▶ Your task: Which lines run from the first one up to and including the one with "basket, +Z up."? Print exactly those.

▶ Data shown:
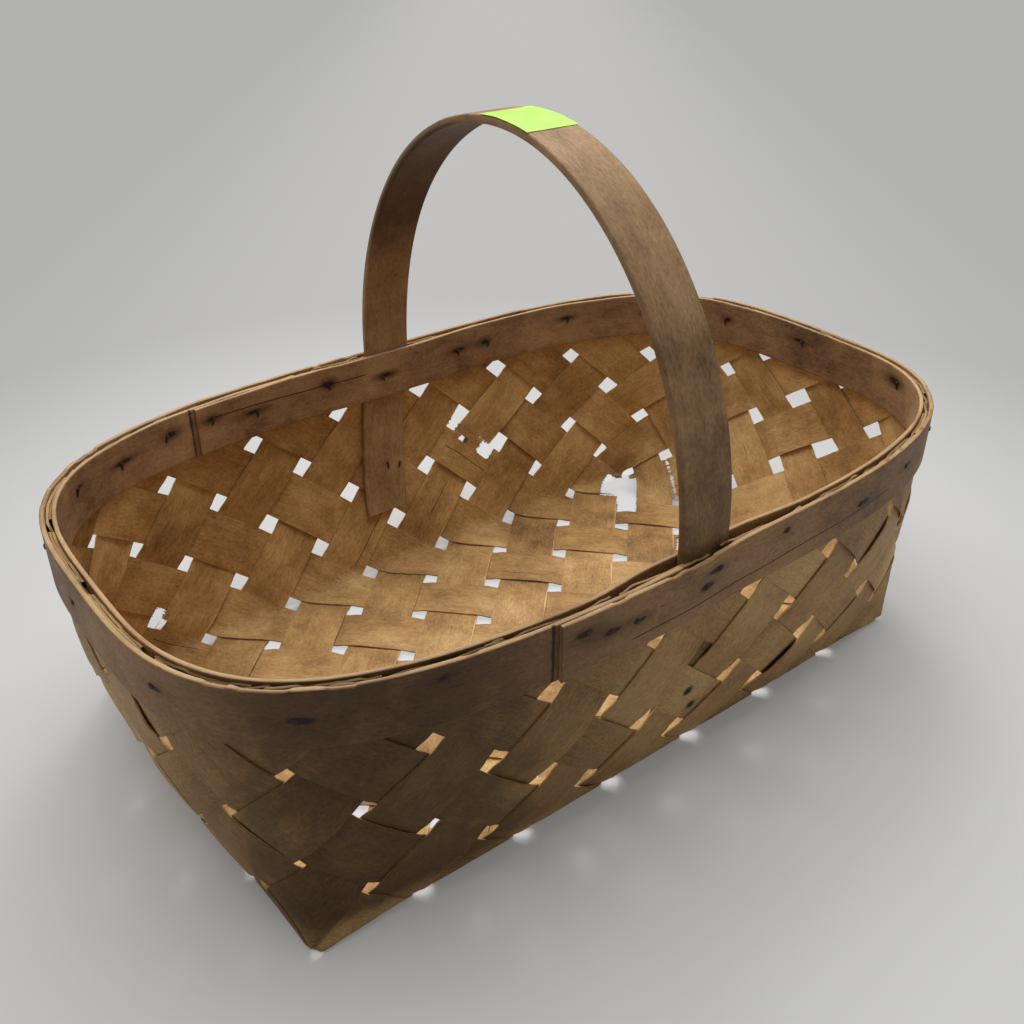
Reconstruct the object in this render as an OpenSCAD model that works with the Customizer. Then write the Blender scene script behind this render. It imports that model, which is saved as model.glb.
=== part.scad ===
// Market basket plaited on the diagonal from flat wood splints.
// Each splint runs from the rim down a wall, across the base at 45 degrees and up another wall,
// over one and under one. Two bentwood hoops clamp the splint ends at the rim, a bentwood handle
// stands between the inner hoop and the weave, and small nails hold it all together.
// Origin: middle of the rim, on the surface that the basket stands on. +X along the basket, +Z up.

/* [Base] */
// Length of the base between its pointed corners
base_length = 381; // [350:1:420]
// Width of the base between its pointed corners
base_width = 225; // [200:1:240]
// How far the base sits off the middle of the rim, along the basket
base_shift = -8.5; // [-12:0.5:12]

/* [Splints] */
// Width of a splint
splint_width = 30; // [27:0.5:33]
// Thickness of a splint
splint_thickness = 0.7; // [0.5:0.1:1]
// Air between two splints where they cross
splint_air = 0.2; // [0.1:0.05:0.3]

/* [Wall] */
// Rows of weave from the base edge to the rim, at the middle of a long side
side_rows = 2.62; // [2.5:0.02:2.8]
// Rows that the short ends have beyond that
extra_end_rows = 0.45; // [0:0.05:0.6]
// How much the wall bellies out between base and rim, 0 for a straight slope
wall_belly = 1.1; // [0:0.05:1.2]

/* [Rim] */
// Length of the rim over the outer hoop
rim_length = 462; // [430:1:480]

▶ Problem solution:
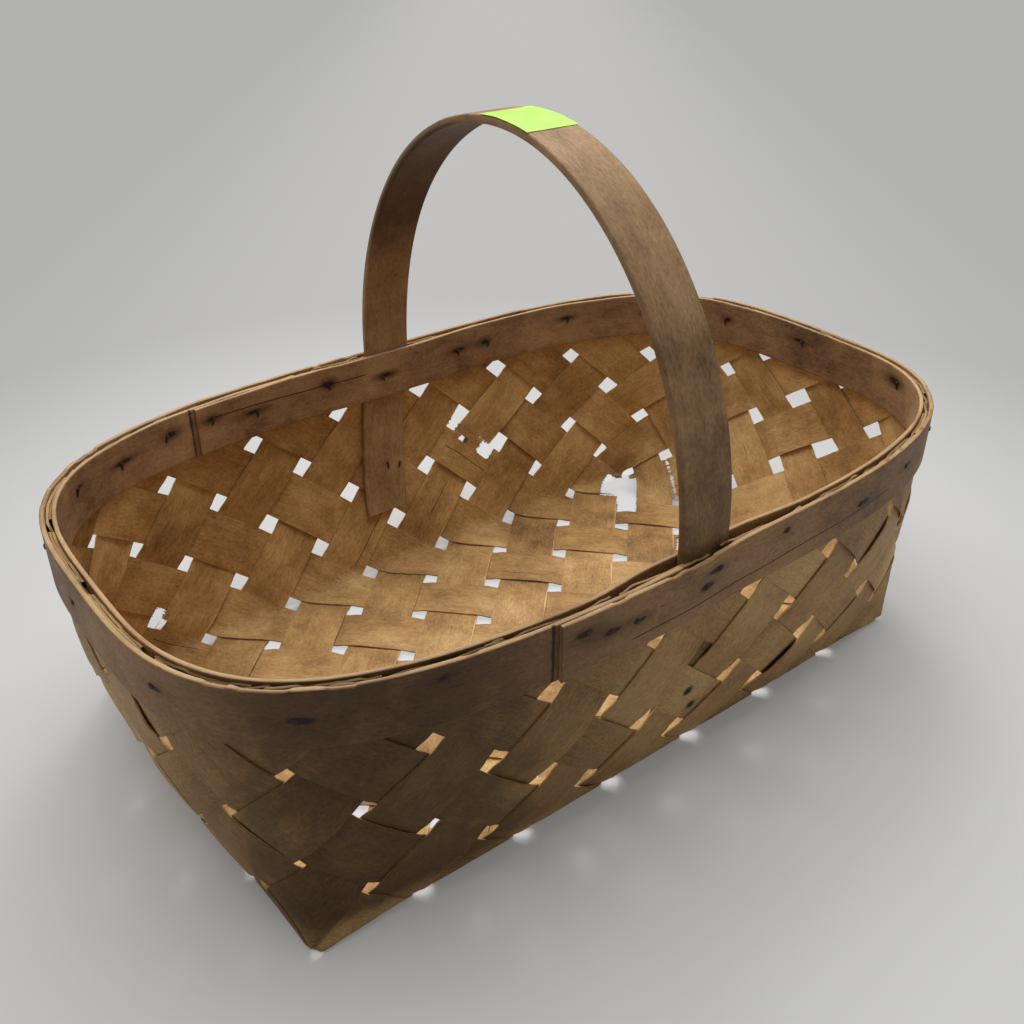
Reconstruct the object in this render as an OpenSCAD model that works with the Customizer. Then write the Blender scene script behind this render. It imports that model, which is saved as model.glb.
=== part.scad ===
// Market basket plaited on the diagonal from flat wood splints.
// Each splint runs from the rim down a wall, across the base at 45 degrees and up another wall,
// over one and under one. Two bentwood hoops clamp the splint ends at the rim, a bentwood handle
// stands between the inner hoop and the weave, and small nails hold it all together.
// Origin: middle of the rim, on the surface that the basket stands on. +X along the basket, +Z up.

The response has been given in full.